Israeli nuclear physicist

Jonas Alster (Hebrew: יונס אלסטר; born 18 July 1933) is an Israeli nuclear physicist.

==Biography==

Born in Berlin to an observant Jewish Orthodox family, he is the son of Lidi and Wolf, a merchant in the clothing business. At the age of 4, his family emigrated to Holland, and in 1942 they escaped the Nazis, becoming refugees in Switzerland. He was the first in his family to attend university, earning his Ph.D. in Nuclear Physics in 1961 from the technical university of Delft, via heavy ion scattering experiments carried out at the linear accelerator (Hilac) at Berkeley's Lawrence Radiation Laboratory, under the local supervision of Homer Conzett and the supervision at Delft of Aaldert. Wapstra.
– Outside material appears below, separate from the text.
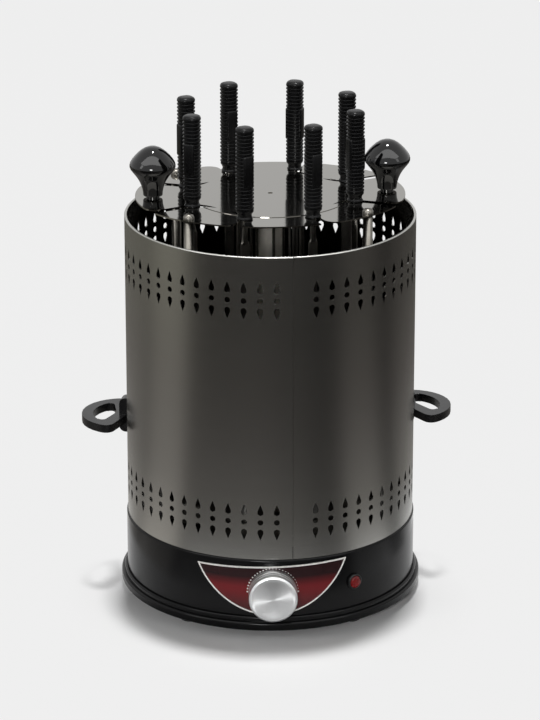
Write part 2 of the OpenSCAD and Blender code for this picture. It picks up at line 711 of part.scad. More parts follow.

In Amsterdam, he married Rosette Dasberg, and after some academic stops in Berkeley, Seattle, Boston and Paris, he joined the physics faculty at Tel Aviv University (TAU) in 1968, following an invitation by Yuval Ne'eman and Avivi Yavin. Rosette and Jonas have five children. Along his scientific career Jonas, continued to observe the Jewish faith, study the Talmud, and actively participate in Jewish history courses at TAU. Jonas has high level language skills, speaking fluently English, Hebrew, German, Dutch, French, and Yiddish.

== Scientific career ==

Jonas is best known for his discovery at Los Alamos Scientific Laboratory (LASL) of the nuclear isovector giant monopole resonance, studied by the pion-nucleus charge exchange reaction. This discovery was made possible following his efforts with David Bowman, Helmut W. Baer, Martin Cooper and Murray Moinester et al. at LASL and TAU to help design and construct a high resolution neutral pion spectrometer for Nuclear Structure experiments. He also wrote an important review article with Jaime Warszawski on pion-nucleus charge exchange reactions, which discussed his studies of Isovector giant dipole resonances and isobaric analog states. With Homer Conzett, he was among the first to measure and develop theoretical descriptions of heavy ions elastic scattering. He is credited together with Eli Piasetzky, Alan Carroll et al., of the first direct observation at Brookhaven National Laboratory of two-nucleon short range correlations in nuclei using high momentum transfer hard (p,2p) knock-out scattering reactions. With Gerald Peterson, Murray Moinester, and Jechiel Lichtenstadt et al., he made significant contributions to Nuclear Structure via elastic and inelastic electron and alpha scattering, and via direct transfer pickup and stripping reactions. He also contributed with Bruce Barnett et al. at Canada's TRIUMF accelerator to determine neutron and proton radii in nuclei from low energy pion scattering. With Jechiel Lichtenstadt et al., at the Stanford Linear Accelerator Center (SLAC), via deep inelastic electron scattering, he made important contributions to measuring nucleon electric and magnetic form factors, as well as quark and gluon distributions in nucleons.